#### THE PROBLEM
Your task is to copy the lines between the line containing "eye_hole = CAP_FRAME.from_local_coords((0, 0, EYE_HOLE_HEIGHT))" and the line containing "obj.matrix_world = world", counting both of those lines, and to emit nothing more.
***** DATA LINES *****
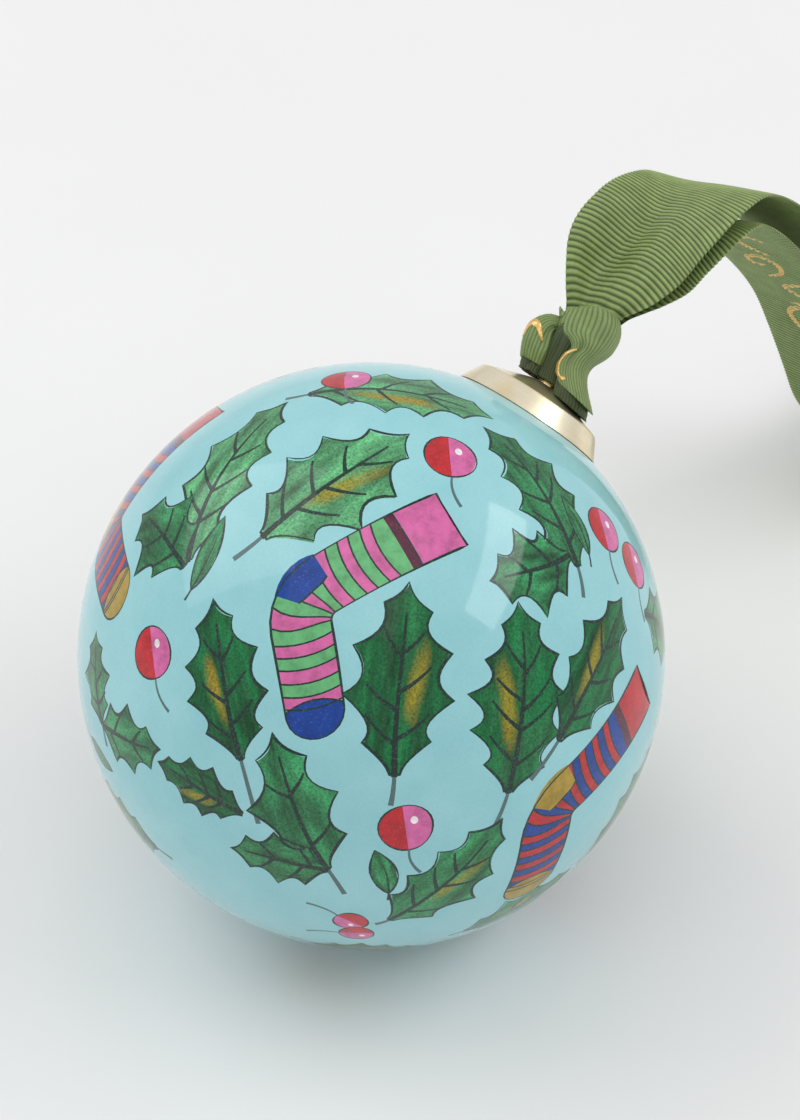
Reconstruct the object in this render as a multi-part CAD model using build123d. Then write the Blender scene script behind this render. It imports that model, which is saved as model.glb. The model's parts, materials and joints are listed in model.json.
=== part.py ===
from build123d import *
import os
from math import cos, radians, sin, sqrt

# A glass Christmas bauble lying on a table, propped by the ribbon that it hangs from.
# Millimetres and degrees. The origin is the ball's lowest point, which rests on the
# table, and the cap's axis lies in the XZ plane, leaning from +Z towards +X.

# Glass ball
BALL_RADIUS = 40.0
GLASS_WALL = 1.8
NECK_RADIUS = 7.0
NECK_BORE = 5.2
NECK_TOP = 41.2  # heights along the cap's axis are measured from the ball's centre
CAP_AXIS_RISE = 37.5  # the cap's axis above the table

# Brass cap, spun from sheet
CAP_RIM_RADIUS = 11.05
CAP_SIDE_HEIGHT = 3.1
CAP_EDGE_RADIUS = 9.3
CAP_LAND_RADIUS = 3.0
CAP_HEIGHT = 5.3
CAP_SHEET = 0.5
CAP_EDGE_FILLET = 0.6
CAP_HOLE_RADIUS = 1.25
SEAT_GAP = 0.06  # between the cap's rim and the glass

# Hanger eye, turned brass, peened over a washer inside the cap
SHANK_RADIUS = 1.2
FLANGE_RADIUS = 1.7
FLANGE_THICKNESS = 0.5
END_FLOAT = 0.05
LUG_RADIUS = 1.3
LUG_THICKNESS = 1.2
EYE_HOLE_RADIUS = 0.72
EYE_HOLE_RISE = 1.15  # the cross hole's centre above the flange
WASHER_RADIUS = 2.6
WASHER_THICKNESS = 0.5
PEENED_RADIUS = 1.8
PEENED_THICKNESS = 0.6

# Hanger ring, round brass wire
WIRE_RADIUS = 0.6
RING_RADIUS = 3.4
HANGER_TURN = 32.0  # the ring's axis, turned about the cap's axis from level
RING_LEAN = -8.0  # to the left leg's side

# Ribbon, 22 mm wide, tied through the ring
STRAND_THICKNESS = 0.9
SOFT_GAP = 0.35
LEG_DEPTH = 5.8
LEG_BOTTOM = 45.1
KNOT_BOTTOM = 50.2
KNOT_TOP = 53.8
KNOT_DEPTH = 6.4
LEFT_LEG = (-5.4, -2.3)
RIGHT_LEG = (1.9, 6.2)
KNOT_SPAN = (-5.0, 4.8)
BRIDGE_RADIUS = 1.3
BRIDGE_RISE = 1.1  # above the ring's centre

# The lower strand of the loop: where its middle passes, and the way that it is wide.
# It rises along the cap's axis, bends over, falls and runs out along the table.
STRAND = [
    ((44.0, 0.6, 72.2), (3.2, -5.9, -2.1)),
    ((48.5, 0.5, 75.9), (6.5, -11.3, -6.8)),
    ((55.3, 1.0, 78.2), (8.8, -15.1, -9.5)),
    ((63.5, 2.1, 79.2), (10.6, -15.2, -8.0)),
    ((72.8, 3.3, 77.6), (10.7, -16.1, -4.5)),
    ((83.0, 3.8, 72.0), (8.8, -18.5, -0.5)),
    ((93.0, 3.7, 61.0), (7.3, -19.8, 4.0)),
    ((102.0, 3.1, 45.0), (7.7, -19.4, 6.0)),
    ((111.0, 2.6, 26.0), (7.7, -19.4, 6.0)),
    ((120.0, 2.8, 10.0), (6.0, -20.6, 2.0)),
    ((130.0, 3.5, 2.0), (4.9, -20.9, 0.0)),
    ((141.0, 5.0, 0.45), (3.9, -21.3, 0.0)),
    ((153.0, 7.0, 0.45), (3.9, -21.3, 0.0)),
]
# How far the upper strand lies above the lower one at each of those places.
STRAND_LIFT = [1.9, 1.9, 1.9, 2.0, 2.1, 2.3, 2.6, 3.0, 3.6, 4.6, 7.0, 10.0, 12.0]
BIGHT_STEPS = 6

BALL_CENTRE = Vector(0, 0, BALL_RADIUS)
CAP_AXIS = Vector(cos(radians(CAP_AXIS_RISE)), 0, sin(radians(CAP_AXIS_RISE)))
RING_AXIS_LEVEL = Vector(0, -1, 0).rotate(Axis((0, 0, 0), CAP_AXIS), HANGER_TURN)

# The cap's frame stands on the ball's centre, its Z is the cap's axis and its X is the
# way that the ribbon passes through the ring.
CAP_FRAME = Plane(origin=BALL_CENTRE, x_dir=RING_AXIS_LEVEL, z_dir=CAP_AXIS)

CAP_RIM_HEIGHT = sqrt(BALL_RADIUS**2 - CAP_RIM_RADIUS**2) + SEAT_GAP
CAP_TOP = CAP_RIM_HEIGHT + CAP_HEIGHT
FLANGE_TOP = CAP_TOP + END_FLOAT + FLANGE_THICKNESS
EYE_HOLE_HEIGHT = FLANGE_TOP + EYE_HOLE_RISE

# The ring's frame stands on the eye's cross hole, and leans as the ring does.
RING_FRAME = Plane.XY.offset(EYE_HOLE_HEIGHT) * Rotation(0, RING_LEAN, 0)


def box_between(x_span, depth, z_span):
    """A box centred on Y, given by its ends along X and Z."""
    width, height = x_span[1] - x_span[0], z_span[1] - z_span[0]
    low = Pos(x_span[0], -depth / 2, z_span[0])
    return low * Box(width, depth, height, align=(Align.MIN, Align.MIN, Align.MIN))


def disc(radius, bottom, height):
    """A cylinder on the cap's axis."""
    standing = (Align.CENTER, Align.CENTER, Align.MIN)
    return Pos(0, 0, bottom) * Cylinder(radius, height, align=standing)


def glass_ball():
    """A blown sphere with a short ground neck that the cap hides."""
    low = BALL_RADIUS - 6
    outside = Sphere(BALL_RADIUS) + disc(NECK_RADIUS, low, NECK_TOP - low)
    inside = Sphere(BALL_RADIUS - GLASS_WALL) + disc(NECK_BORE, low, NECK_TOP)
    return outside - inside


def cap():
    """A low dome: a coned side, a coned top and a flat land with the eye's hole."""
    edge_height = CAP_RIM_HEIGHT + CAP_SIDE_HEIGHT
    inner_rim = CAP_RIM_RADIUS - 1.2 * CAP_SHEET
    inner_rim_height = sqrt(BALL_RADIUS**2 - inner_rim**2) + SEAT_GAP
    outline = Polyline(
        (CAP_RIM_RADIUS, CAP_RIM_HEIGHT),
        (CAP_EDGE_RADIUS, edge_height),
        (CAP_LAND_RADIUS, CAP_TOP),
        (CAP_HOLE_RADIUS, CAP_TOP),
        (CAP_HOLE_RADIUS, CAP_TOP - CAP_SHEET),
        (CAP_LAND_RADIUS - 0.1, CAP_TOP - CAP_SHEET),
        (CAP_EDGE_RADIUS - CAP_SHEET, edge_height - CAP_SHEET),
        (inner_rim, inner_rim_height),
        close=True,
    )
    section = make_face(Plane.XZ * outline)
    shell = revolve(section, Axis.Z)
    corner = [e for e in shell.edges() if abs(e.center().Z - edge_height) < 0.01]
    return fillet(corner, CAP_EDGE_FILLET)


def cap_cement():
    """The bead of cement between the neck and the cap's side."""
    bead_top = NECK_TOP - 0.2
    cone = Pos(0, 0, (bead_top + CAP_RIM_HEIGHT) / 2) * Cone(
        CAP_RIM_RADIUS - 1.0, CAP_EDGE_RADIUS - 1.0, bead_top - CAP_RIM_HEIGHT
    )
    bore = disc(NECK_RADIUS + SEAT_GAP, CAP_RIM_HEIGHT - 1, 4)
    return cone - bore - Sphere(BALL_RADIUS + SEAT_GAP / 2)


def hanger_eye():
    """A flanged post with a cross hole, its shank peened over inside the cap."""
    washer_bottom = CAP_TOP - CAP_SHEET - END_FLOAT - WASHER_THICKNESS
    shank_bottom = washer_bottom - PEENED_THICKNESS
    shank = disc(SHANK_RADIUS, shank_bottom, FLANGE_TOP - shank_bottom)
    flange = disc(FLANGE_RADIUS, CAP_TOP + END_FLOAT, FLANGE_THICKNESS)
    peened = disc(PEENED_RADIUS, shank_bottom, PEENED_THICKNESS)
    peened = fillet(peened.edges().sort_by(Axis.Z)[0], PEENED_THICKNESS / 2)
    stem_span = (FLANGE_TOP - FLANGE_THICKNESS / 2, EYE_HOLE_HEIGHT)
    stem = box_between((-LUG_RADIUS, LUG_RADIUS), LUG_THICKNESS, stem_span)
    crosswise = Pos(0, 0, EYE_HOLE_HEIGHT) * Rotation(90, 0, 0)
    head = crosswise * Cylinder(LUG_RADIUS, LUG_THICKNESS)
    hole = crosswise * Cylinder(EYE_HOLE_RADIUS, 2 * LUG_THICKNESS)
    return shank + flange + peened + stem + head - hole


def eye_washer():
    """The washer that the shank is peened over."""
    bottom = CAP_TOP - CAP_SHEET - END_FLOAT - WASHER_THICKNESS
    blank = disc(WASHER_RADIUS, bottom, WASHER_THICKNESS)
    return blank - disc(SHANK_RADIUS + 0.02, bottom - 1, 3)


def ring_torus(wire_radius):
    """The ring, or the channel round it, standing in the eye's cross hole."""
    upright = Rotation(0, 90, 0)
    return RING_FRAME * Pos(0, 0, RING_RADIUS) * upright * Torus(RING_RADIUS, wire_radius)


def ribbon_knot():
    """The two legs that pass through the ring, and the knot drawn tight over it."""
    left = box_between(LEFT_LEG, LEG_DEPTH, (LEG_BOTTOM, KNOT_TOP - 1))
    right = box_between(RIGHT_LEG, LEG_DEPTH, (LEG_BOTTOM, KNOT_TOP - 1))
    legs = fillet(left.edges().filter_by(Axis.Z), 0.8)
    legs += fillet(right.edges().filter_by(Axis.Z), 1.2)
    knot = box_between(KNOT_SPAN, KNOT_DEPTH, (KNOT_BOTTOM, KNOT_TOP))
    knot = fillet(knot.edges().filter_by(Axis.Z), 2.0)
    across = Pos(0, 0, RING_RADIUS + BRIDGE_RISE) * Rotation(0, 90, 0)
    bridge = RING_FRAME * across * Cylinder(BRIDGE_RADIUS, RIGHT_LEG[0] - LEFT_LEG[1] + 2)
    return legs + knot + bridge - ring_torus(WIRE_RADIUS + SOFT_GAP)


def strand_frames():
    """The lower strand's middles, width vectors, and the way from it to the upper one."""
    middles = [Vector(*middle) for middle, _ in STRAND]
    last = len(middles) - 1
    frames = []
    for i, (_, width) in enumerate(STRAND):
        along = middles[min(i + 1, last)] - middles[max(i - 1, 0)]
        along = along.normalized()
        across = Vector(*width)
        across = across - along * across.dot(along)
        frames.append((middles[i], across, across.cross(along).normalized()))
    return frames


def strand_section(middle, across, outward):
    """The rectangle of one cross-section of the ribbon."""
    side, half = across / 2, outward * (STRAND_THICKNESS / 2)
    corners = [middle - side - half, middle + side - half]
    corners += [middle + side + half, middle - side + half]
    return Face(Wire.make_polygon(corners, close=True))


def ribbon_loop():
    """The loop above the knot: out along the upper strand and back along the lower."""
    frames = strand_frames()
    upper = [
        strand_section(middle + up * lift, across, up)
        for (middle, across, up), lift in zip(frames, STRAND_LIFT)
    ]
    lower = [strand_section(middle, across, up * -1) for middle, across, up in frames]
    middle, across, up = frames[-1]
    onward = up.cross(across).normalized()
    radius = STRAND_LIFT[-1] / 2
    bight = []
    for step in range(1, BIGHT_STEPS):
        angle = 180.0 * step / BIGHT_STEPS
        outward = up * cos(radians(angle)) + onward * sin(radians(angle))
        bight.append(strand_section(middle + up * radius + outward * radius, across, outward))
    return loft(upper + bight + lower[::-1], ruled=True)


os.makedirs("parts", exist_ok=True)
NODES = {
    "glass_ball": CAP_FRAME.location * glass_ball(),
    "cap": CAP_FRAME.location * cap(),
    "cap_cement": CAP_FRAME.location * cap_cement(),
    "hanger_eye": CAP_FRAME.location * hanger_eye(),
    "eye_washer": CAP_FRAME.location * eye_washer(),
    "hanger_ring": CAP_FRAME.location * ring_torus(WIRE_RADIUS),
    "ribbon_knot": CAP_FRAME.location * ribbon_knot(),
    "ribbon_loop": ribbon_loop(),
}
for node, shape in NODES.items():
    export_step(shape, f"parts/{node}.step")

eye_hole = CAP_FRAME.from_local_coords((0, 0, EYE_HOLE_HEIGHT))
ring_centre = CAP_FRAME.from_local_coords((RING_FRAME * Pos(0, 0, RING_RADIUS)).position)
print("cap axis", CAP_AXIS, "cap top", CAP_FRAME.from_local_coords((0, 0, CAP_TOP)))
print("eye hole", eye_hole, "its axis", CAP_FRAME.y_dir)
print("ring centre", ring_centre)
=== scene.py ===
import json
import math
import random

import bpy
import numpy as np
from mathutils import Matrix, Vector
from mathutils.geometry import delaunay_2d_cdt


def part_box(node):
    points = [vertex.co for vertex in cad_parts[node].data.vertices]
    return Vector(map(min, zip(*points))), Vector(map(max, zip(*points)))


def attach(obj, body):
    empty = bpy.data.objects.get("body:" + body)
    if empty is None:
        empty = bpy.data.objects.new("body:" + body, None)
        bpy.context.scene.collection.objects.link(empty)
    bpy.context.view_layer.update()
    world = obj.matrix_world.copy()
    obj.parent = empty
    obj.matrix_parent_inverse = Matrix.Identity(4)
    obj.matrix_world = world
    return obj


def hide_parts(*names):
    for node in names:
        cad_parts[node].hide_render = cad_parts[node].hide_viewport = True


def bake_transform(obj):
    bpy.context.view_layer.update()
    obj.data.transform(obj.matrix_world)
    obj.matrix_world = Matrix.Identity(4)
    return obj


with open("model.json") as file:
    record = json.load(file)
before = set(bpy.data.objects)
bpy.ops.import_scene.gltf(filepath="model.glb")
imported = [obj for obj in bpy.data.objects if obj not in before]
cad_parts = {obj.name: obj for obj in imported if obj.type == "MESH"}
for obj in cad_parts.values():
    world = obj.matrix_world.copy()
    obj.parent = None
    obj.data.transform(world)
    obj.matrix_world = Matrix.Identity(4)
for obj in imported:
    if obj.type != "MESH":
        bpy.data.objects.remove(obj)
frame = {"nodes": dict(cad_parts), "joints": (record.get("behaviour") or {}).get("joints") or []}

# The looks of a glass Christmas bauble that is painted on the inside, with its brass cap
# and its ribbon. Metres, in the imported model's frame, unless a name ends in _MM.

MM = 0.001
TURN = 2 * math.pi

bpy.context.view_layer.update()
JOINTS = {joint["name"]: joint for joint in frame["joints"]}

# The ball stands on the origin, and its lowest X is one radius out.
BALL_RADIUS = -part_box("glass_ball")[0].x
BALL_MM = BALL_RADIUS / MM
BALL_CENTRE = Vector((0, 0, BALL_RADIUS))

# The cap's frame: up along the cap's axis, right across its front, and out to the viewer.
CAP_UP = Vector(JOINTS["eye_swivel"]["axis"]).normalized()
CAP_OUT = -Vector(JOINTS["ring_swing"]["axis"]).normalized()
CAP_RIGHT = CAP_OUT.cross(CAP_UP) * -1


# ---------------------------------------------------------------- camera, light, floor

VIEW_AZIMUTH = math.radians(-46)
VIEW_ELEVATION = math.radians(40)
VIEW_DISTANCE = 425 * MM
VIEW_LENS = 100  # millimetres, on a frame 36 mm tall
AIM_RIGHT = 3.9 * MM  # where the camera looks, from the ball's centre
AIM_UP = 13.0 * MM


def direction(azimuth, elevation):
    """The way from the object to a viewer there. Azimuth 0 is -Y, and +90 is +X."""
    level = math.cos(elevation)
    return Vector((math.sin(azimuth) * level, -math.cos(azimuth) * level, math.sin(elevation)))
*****
#### EXERCISE RESPONSE
eye_hole = CAP_FRAME.from_local_coords((0, 0, EYE_HOLE_HEIGHT))
ring_centre = CAP_FRAME.from_local_coords((RING_FRAME * Pos(0, 0, RING_RADIUS)).position)
print("cap axis", CAP_AXIS, "cap top", CAP_FRAME.from_local_coords((0, 0, CAP_TOP)))
print("eye hole", eye_hole, "its axis", CAP_FRAME.y_dir)
print("ring centre", ring_centre)
=== scene.py ===
import json
import math
import random

import bpy
import numpy as np
from mathutils import Matrix, Vector
from mathutils.geometry import delaunay_2d_cdt


def part_box(node):
    points = [vertex.co for vertex in cad_parts[node].data.vertices]
    return Vector(map(min, zip(*points))), Vector(map(max, zip(*points)))


def attach(obj, body):
    empty = bpy.data.objects.get("body:" + body)
    if empty is None:
        empty = bpy.data.objects.new("body:" + body, None)
        bpy.context.scene.collection.objects.link(empty)
    bpy.context.view_layer.update()
    world = obj.matrix_world.copy()
    obj.parent = empty
    obj.matrix_parent_inverse = Matrix.Identity(4)
    obj.matrix_world = world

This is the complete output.